Up through that point, Trump had been willing to continue to listen to those skeptical about the Iran strike, and to hear arguments about its possibly dire consequences -- including for oil prices, civil war in Iran and a possible refugee crisis, in addition to the prospect of retaliatory attacks that could bring the United States into a sustained conflict.
On Friday, Trump left the White House in the afternoon for a fundraising event at his club in Bedminster, New Jersey, his main summer retreat, further feeding the impression that no attack was imminent.
But within hours, around 5 p.m. Friday, Trump ordered the military to begin its Iran mission.

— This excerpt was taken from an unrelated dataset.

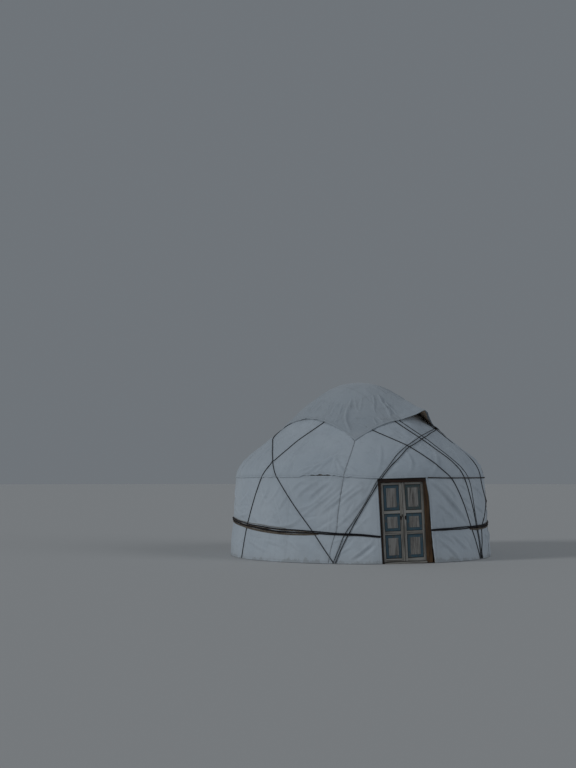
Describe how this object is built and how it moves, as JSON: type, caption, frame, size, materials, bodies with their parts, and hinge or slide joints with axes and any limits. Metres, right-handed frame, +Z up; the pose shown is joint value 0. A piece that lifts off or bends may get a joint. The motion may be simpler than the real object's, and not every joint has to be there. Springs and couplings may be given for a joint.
{
  "type": "yurt",
  "caption": "Canvas-covered yurt on a wooden lattice and roof poles, with a square crown flap, binding ropes and a two-leaf panelled door that opens inwards",
  "frame": {"origin": "on the ground, on the axis of the round wall", "axes": "+Z up; the door faces -Y; +X is to the right as one faces the door from outside"},
  "size_m": [4.8936, 4.8576, 3.2824],
  "materials": {
    "wall_canvas": "white cotton canvas, washed out and creased",
    "roof_canvas": "white cotton canvas, drawn tight over the felt",
    "flap_canvas": "white cotton canvas over felt, folded and weathered",
    "felt": "pressed sheep's-wool felt, matt",
    "lattice_wood": "split willow slats, bare and handled",
    "pole_wood": "round peeled poles, bare",
    "crown_wood": "steamed hardwood, stained brown",
    "frame_wood": "dark stained timber, worn to orange-brown on its edges",
    "leaf_wood": "weathered bare board, grey-beige",
    "painted_panels": "carved panel with a worn turquoise border, bare in the middle",
    "iron": "forged iron, dark and slightly rusted",
    "rope": "twisted hair rope, dark brown",
    "belt": "woven hair bands, dark brown and tan"
  },
  "bodies": {
    "root": {"door_sill": "frame_wood", "left_jamb": "frame_wood", "right_jamb": "frame_wood", "lintel": "frame_wood", "jamb_hinge_pins": "iron", "lattice_front_left": "lattice_wood", "lattice_back_left": "lattice_wood", "lattice_back_right": "lattice_wood", "lattice_front_right": "lattice_wood", "roof_poles_left": "pole_wood", "roof_poles_back": "pole_wood", "roof_poles_right": "pole_wood", "roof_poles_door": "pole_wood", "crown_ring": "crown_wood", "crown_bars_lengthwise": "crown_wood", "crown_bars_crosswise": "crown_wood", "wall_felt_front_left": "felt", "wall_felt_back_left": "felt", "wall_felt_back_right": "felt", "wall_felt_front_right": "felt", "wall_canvas_front_left": "wall_canvas", "wall_canvas_back_left": "wall_canvas", "wall_canvas_back_right": "wall_canvas", "wall_canvas_front_right": "wall_canvas", "roof_felt_front": "felt", "roof_felt_back": "felt", "roof_canvas_front": "roof_canvas", "roof_canvas_back": "roof_canvas", "crown_flap": "flap_canvas", "belt_left": "belt", "belt_right": "belt", "ropes_front": "rope", "ropes_back": "rope"},
    "left_leaf": {"left_leaf_frame": "leaf_wood", "left_leaf_panels": "painted_panels", "left_leaf_hinges": "iron", "left_door_ring": "iron", "meeting_bead": "leaf_wood"},
    "right_leaf": {"right_leaf_frame": "leaf_wood", "right_leaf_panels": "painted_panels", "right_leaf_hinges": "iron", "right_door_ring": "iron"}
  },
  "joints": [
    {"name": "left_leaf_hinge", "type": "hinge", "parent": "root", "child": "left_leaf", "pos_m": [-0.40027, -2.27904, 0.68444], "axis": [-0.0279, 0.0436, 0.9987], "range_deg": [0, 95]},
    {"name": "right_leaf_hinge", "type": "hinge", "parent": "root", "child": "right_leaf", "pos_m": [0.40141, -2.27904, 0.70683], "axis": [0.0279, -0.0436, -0.9987], "range_deg": [0, 95]}
  ]
}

Given the 18 hours it would take the B-2s to fly from Missouri to Iran, he knew he still had many more hours to change his mind, as he did at the last minute in 2019, when he ordered airstrikes against Iranian targets and then aborted them.
But few in his administration believed he would pull back this time.
A One-Off, or Not
A complex and highly synchronized military operation began. Many hours after the two fleets of B-2s took off in opposite directions, the bombers bound for Iran joined up with fighter jets and flew into Iranian airspace.
U.S. submarines launched 30 Tomahawk cruise missiles on the nuclear facilities in
Natanz
and
Isfahan
.
As the planes approached Fordo and Natanz, the fighter jets swept in front of the bombers and fired strikes meant to suppress any surface-to-air missiles that Iran might muster, Caine said in the Pentagon briefing Sunday.
At 2:10 a.m. Sunday morning Iran time, the lead bomber dropped two of the GBU-57 bombs on the Fordo site, buried deep under a mountainside and hundreds of feet of concrete. By the end of the mission, 14 of the "bunker buster" bombs had been dropped, the first time they had ever been used in combat.
Pentagon officials said Sunday that the U.S. bombers and jet fighters never encountered any enemy fire.
Hours after the American aircraft had departed Iranian airspace, Trump gave a triumphant speech at the White House saying that the mission had "completely and totally obliterated " Iran's nuclear capabilities. He suggested that the war could end with this one-off mission if Iran would give up its nuclear program and negotiate.
By Sunday afternoon, however, U.S. officials had tempered the optimism of the night before, saying that Iran's nuclear facilities might have been severely damaged, but not entirely destroyed.
Vance acknowledged that there are questions about the whereabouts of Iran's stock of near-bomb-grade uranium. He and Secretary of State Marco Rubio stressed that a regime change in Tehran -- which could mean a protracted U.S. engagement -- was not the goal.
But Trump, whose operation was the subject of praise in news coverage not just from allies but some of his critics, had already moved on, hinting in a Truth Social post that his goals could be shifting.
"It's not politically correct to use the term, 'Regime Change,'" he wrote, "but if the current Iranian Regime is unable to MAKE IRAN GREAT AGAIN, why wouldn't there be a Regime change???"